What you have to do> Quote every line from the top of the listing down to and including the line that contains "floor.data.materials.append(ground.material)".
┌──
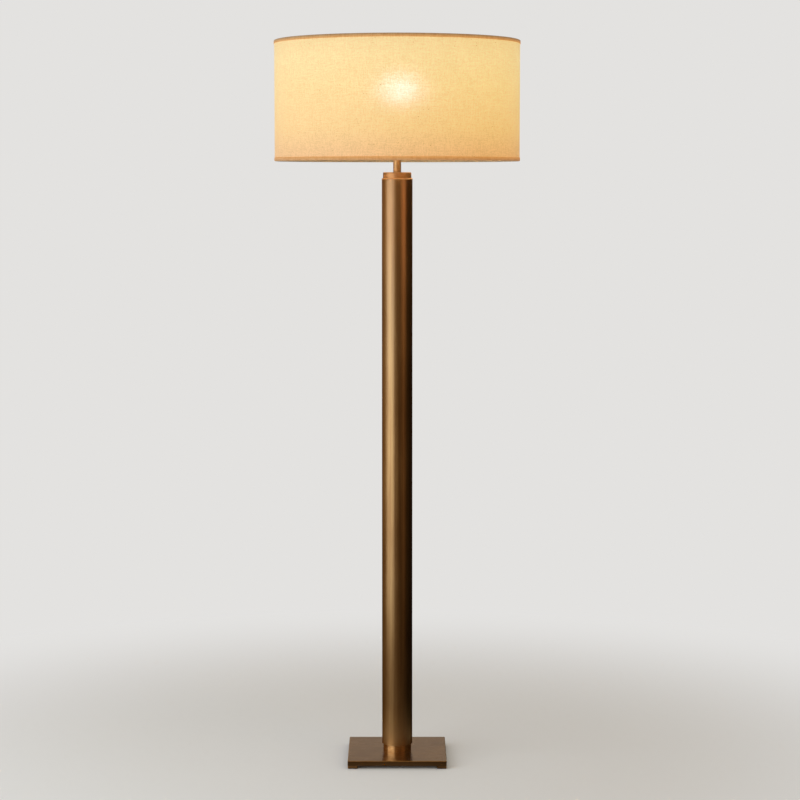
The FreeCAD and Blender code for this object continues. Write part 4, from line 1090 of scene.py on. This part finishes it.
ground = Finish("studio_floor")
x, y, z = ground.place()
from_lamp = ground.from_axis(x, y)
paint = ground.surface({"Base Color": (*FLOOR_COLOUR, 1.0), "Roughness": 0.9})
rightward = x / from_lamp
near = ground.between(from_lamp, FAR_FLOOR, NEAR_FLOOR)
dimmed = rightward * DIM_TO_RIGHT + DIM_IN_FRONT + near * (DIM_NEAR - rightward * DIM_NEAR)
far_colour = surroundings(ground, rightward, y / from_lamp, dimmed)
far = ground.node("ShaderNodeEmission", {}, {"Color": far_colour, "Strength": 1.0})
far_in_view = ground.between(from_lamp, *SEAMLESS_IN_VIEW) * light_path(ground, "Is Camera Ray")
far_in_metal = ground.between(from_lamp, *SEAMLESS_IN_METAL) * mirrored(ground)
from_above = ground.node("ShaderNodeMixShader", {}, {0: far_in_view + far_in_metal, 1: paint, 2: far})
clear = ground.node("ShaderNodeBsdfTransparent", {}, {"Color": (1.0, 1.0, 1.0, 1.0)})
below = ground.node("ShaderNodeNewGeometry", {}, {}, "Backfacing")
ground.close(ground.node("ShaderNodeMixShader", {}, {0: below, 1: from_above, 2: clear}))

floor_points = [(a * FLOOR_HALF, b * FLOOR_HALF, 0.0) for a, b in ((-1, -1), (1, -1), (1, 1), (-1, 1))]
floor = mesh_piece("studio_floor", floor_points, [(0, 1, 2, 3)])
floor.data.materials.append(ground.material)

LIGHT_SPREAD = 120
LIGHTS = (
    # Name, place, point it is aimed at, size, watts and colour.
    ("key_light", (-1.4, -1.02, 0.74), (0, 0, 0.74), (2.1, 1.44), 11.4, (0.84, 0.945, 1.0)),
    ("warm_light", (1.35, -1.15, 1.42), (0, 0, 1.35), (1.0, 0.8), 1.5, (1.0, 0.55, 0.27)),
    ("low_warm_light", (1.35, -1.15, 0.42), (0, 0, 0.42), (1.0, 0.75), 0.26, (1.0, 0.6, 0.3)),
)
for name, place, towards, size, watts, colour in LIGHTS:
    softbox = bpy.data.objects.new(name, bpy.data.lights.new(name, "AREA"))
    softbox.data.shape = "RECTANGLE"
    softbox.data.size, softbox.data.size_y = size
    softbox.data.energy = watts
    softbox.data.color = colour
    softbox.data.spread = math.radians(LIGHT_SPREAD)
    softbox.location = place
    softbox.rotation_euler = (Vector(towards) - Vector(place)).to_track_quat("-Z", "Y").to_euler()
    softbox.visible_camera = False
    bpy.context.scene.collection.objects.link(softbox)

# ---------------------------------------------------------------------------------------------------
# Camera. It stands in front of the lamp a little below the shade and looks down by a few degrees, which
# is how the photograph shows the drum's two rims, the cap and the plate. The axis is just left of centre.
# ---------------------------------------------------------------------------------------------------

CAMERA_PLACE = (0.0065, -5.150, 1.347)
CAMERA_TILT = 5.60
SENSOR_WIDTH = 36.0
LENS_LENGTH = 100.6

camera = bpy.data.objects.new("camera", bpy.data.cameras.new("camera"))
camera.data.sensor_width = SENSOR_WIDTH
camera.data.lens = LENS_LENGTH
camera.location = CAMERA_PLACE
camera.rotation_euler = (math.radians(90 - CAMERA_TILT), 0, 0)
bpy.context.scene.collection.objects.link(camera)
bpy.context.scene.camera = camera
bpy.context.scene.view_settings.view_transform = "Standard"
└──
Response below>
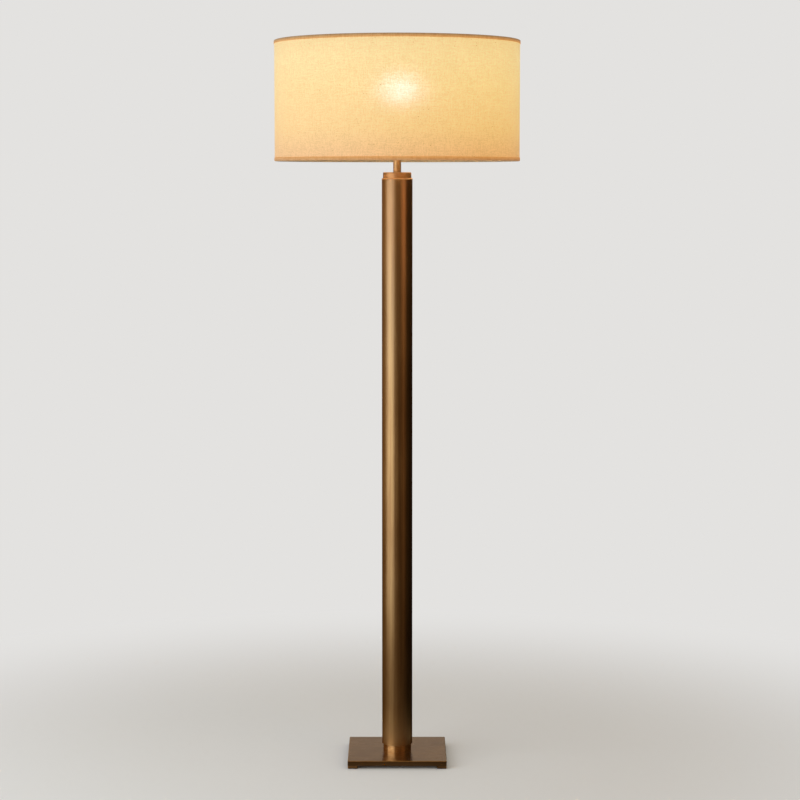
The FreeCAD and Blender code for this object continues. Write part 4, from line 1090 of scene.py on. This part finishes it.
ground = Finish("studio_floor")
x, y, z = ground.place()
from_lamp = ground.from_axis(x, y)
paint = ground.surface({"Base Color": (*FLOOR_COLOUR, 1.0), "Roughness": 0.9})
rightward = x / from_lamp
near = ground.between(from_lamp, FAR_FLOOR, NEAR_FLOOR)
dimmed = rightward * DIM_TO_RIGHT + DIM_IN_FRONT + near * (DIM_NEAR - rightward * DIM_NEAR)
far_colour = surroundings(ground, rightward, y / from_lamp, dimmed)
far = ground.node("ShaderNodeEmission", {}, {"Color": far_colour, "Strength": 1.0})
far_in_view = ground.between(from_lamp, *SEAMLESS_IN_VIEW) * light_path(ground, "Is Camera Ray")
far_in_metal = ground.between(from_lamp, *SEAMLESS_IN_METAL) * mirrored(ground)
from_above = ground.node("ShaderNodeMixShader", {}, {0: far_in_view + far_in_metal, 1: paint, 2: far})
clear = ground.node("ShaderNodeBsdfTransparent", {}, {"Color": (1.0, 1.0, 1.0, 1.0)})
below = ground.node("ShaderNodeNewGeometry", {}, {}, "Backfacing")
ground.close(ground.node("ShaderNodeMixShader", {}, {0: below, 1: from_above, 2: clear}))

floor_points = [(a * FLOOR_HALF, b * FLOOR_HALF, 0.0) for a, b in ((-1, -1), (1, -1), (1, 1), (-1, 1))]
floor = mesh_piece("studio_floor", floor_points, [(0, 1, 2, 3)])
floor.data.materials.append(ground.material)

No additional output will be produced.